Perform per-sample random masking by shuffling.
Args:
x: [N, L, D] tensor (batch, length, dim)
mask_ratio: Float between 0 and 1
Returns:
x_masked: masked tokens
mask: binary mask (0 is masked, 1 is kept)
ids_restore: indices to restore original order
"""
N, L, D = x.shape
len_keep = int(L * (1 - mask_ratio))
# Generate random noise
noise = torch.rand(N, L, device=x.device)
# Sort noise for each sample
ids_shuffle = torch.argsort(noise, dim=1)
ids_restore = torch.argsort(ids_shuffle, dim=1)
# Keep the first subset
ids_keep = ids_shuffle[:, :len_keep]
x_masked = torch.gather(x, dim=1, index=ids_keep.unsqueeze(-1).repeat(1, 1, D))

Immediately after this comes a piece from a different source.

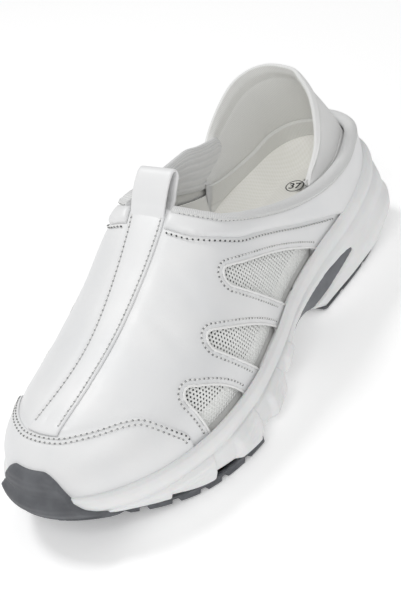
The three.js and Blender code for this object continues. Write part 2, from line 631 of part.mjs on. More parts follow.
function insole() {
  const edge = -(upperWall + meshThickness + 2 * gap);
  const flat = soleRows[8].bed;
  const cupAt = (u) => insoleCup * clamp((column("bed", u) - flat) / (1 - flat), 0, 1);
  const rings = insoleRows.map((row) =>
    stations.map((u) => {
      const height = insoleThickness * row.flat + cupAt(u) * row.cup;
      return featherAt(u).addScaledVector(outwardAt(u), edge - cupWidth * row.inset).setZ(bedAt(u) + gap + height);
    }),
  );
  return sweep(rings);
}

// Rise of the sole's underside over the floor, outside its two flat spots.
function soleRise(x) {
  const share = x / soleLength;
  const { heelFrom, heelTo, frontFrom, frontTo } = flatSpots;
  const bevel = clamp((heelFrom - share) / heelFrom, 0, 1.5) ** 2 * heelBevel;
  const toe = clamp((share - frontTo) / (1 - frontTo), 0, 1.2) ** 1.7 * toeSpring;
  const arch = clamp((share - heelTo) / (frontFrom - heelTo), 0, 1);
  return bevel + toe + archHeight * Math.sin(Math.PI * arch ** 0.75) ** 1.3;
}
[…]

# Generate binary mask: 0 is masked, 1 is kept
mask = torch.ones([N, L], device=x.device)
mask[:, :len_keep] = 0
mask = torch.gather(mask, dim=1, index=ids_restore)
return x_masked, mask, ids_restore
def forward(self, x, return_mask=True):
# Get embeddings
x_embed = self.backbone.embed(x)
# Apply masking (skip CLS token if present)
if hasattr(self.backbone, 'cls_token') and self.backbone.cls_token is not None:
cls_tokens = x_embed[:, :1, :]
x_patches = x_embed[:, 1:, :]
else:
cls_tokens = None
x_patches = x_embed
# Random masking
x_masked, mask, ids_restore = self.random_masking(x_patches, self.mask_ratio)
# Add mask tokens for masked positions
N, L_kept, D = x_masked.shape
L_original = x_patches.shape[1]
mask_tokens = self.mask_token.repeat(N, L_original - L_kept, 1)
# Combine kept and mask tokens
x_full = torch.cat([x_masked, mask_tokens], dim=1)
x_full = torch.gather(x_full, dim=1,
index=ids_restore.unsqueeze(-1).repeat(1, 1, D))
# Add back CLS token if needed
if cls_tokens is not None:
x_full = torch.cat([cls_tokens, x_full], dim=1)
# Forward through transformer stages
x_output = self.backbone.forward_stages(x_full)
if return_mask:
return x_output, mask, ids_restore
return x_output
# Example usage
if __name__ == "__main__":
import timm
# Load a pretrained ViT model
vit = timm.create_model('vit_base_patch16_224', pretrained=True)
# Create MIM wrapper
mim_model = MaskedImageModelingWrapper(
vit,
mask_ratio=0.75,
mask_token_init='learnable'
)
# Example forward pass
dummy_input = torch.randn(2, 3, 224, 224)
output, mask, ids_restore = mim_model(dummy_input)
print(f"Input shape: {dummy_input.shape}")
print(f"Output shape: {output.shape}")
print(f"Mask shape: {mask.shape}")
print(f"Masked patches: {(mask == 0).sum(1).float().mean():.0f} out of {mask.shape[1]}")
# You can also use the patched methods directly
patched_vit = patch_model_for_mim(vit)
embeddings = patched_vit.embed(dummy_input)
print(f"\nEmbeddings shape: {embeddings.shape}")
# Apply your own masking logic here
# ... custom masking ...
# Then forward through stages
output = patched_vit.forward_stages(embeddings)
print(f"Stages output shape: {output.shape}")
All that said, I'm open to adding additional API to cover common use cases (as long as it doesn't break compat with existing API)... but, need to see some traction, universal interest/use cases before doing something with project wide scope like that. So the patching is a good middle ground, possibly add a patch helper, see if there is other interest before changing significant models...
I have no intention of removing forward_features.
The changes I want to make, which involve refactoring forward_features into smaller, more focused methods like embed and forward_stages, should not cause any breaking changes. forward_features will continue to function exactly as before, simply by calling these new, smaller methods internally:
def embed(self, x): ...
def forward_stages(self, x): ...
def forward_features(self, x):
x = self.embed(x)
x = self.forward_stages(x)
return x
You're right that a wrapper class can address this, and that's precisely what I've done in my own research. I've been examining each class that needs modification, separating the embed and other processing steps, and then wrapping them with an nn.Module to manually call the sub-modules' layers.